In the span of a few days, a New Hampshire developer had one proposed solar array approved with relative ease in Brewer, and another in Eliot halted after local residents pushed back.
On April 4, the Brewer Planning Board unanimously approved a 12-acre solar array off Arista Drive behind Lowe’s Home Improvement, proposed by Andrew Kellar, founder of NH Solar Garden.
The week before, an appeals board in the southern Maine town of Eliot halted a proposed solar array from Kellar’s company after nearby residents organized to stop the project. Eliot’s planning board had already approved Kellar’s project, but the appeals board overturned the decision.
As solar projects proliferate and grow more controversial in Maine, the proposed installation behind Lowe’s became the fifth the city of Brewer has approved since December 2020.
The first solar project approved by Brewer’s planning board was a five-megawatt array on Lambert Road, developed by Dirigo Solar.
The second project was a one-megawatt array on Wisell Road developed by Darling’s auto dealership, which cleared the planning board in March 2021. That project is the only solar array in Brewer under construction, according to City Planner Linda Johns.
The third solar project to be approved was a roughly five-megawatt array, also on Wisell Road, developed by Longroad Energy. That project gained approval in October 2021 and proposes to track the sun’s movements rather than remain at a fixed tilt like conventional solar arrays.
Hexagon Energy gained approval for the city’s fourth solar installation, a two-megawatt project on Eastern Avenue, in December 2021.
Johns said no other applications for solar projects have been submitted to city hall.
Brewer Mayor Michele Daniels credited the city’s willingness to its economic history and the composition of its land.
Brewer’s main exports throughout history have been ice, bricks and paper “because we had the resources for it,” Daniels said.
Rather than grow crops, ice was harvested from the Penobscot River and Brewer’s clay-rich soil was made into bricks that helped build cities from Boston to Bangor. At the brick industry’s height from the 1850s to the early 1900s, Brewer boasted about 20 brickyards that collectively produced millions of bricks each year, according to the Brewer Historical Society.
“We have open land, but no longer have farming there, which is what makes it a good place for solar,” Daniels said. “We’re not farmland, and if it’s unused land that doesn’t have any purpose, I don’t see why it can’t be used for solar.”
The roughly 18-square-mile city also has areas of wetlands that cannot be built upon, Daniels said. Solar developments, however, can be built in those areas, as long as they comply with Maine’s Natural Resources Protection Act and gain approval from the Maine Department of Environmental Protection. Under Maine law, solar development cannot “unreasonably harm freshwater wetlands,” according to the state Department of Environmental Protection.
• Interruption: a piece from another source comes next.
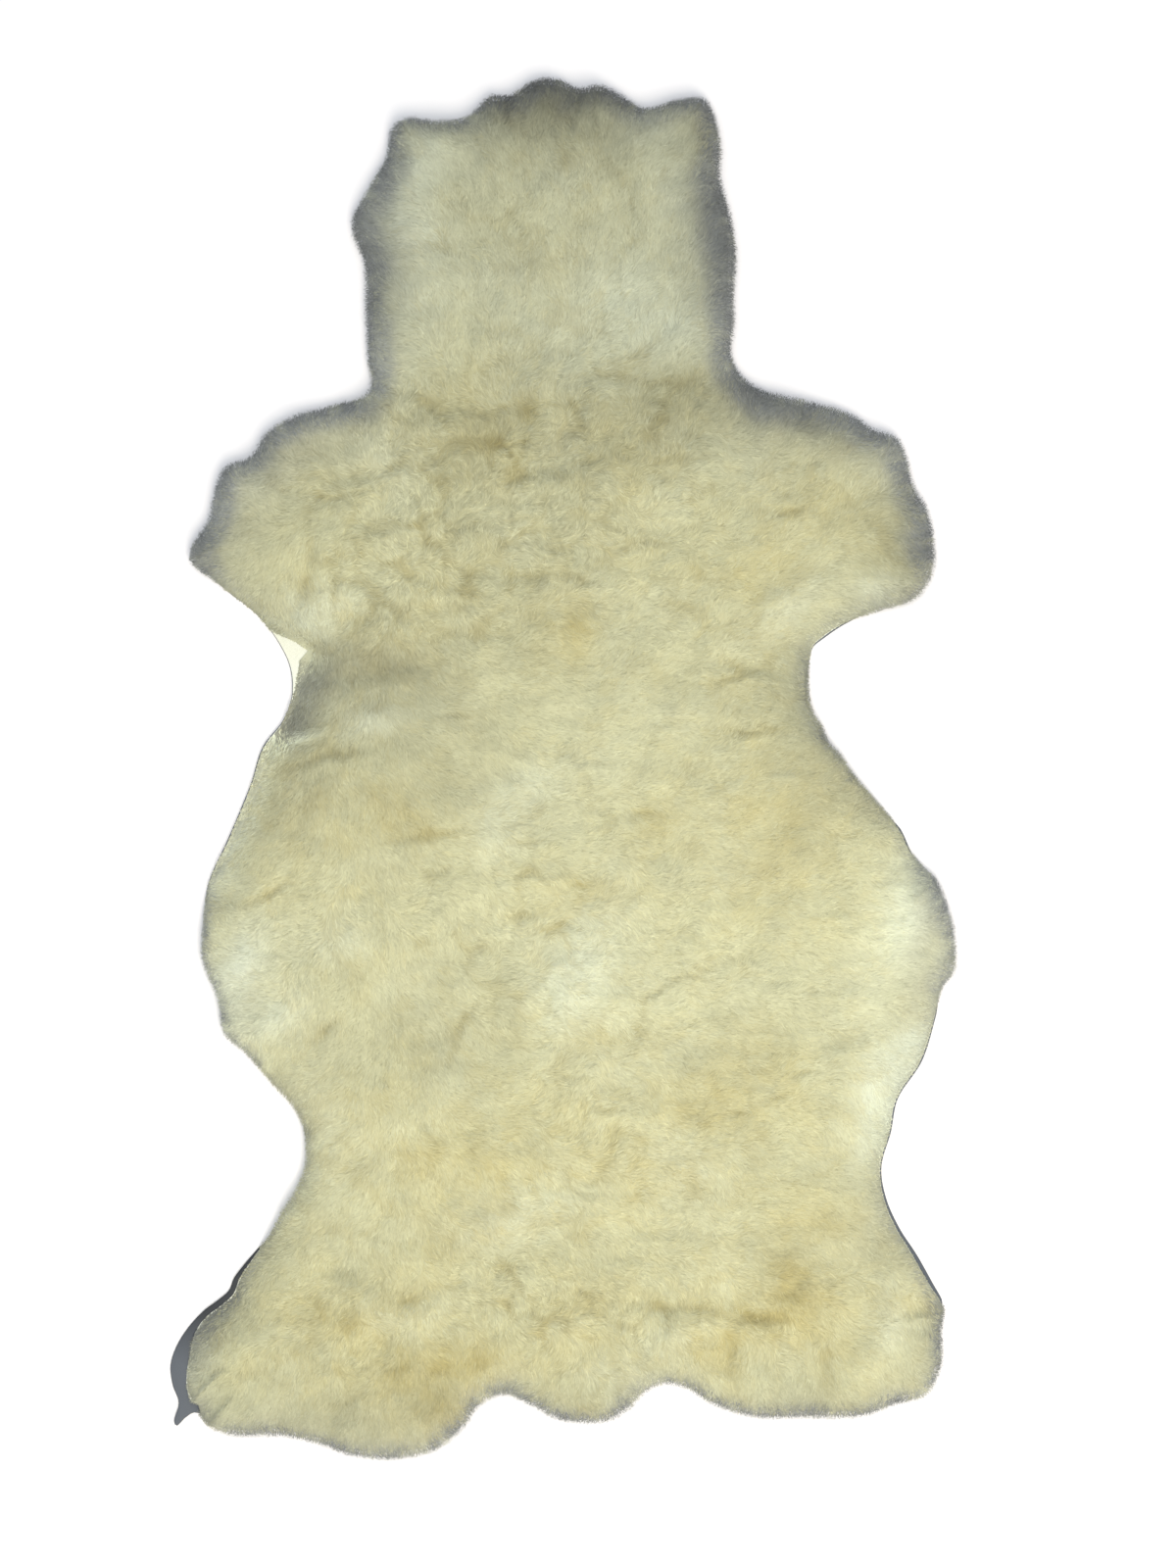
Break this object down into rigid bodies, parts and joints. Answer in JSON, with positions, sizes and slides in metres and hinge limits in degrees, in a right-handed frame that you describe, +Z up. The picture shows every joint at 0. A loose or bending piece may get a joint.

Other nearby communities, meanwhile, have started shying away from allowing solar developments.
Last month, Glenburn residents voted 14-1 to ban solar panel projects larger than 15,000 square feet in a special town meeting.
Town Manager Daniel McClung said residents raised the question of whether to ban large solar arrays, both because they’re a potential eyesore and because they could take up land that could be later used for agriculture, housing or other purposes.
“I think you see a trend right now across the state of Maine that we jumped in as a state with both feet into solar,” McClung said during the meeting. “You see a lot of solar farms if you drive across the countryside. We had quite a few comments from residents that they didn’t want that in Glenburn.”
Maine has 3,765 solar project installations in place statewide, according to the Solar Energy Industries Association. The number of solar projects increased dramatically after Gov. Janet Mills signed an expansion of the state’s net energy billing program into law in 2019, which created incentives for solar projects.
While developers have hundreds of pending solar project proposals, there’s a chance many will never be built as they wait in line to connect to an electric grid that’s not set up for the soaring number of smaller-scale solar projects.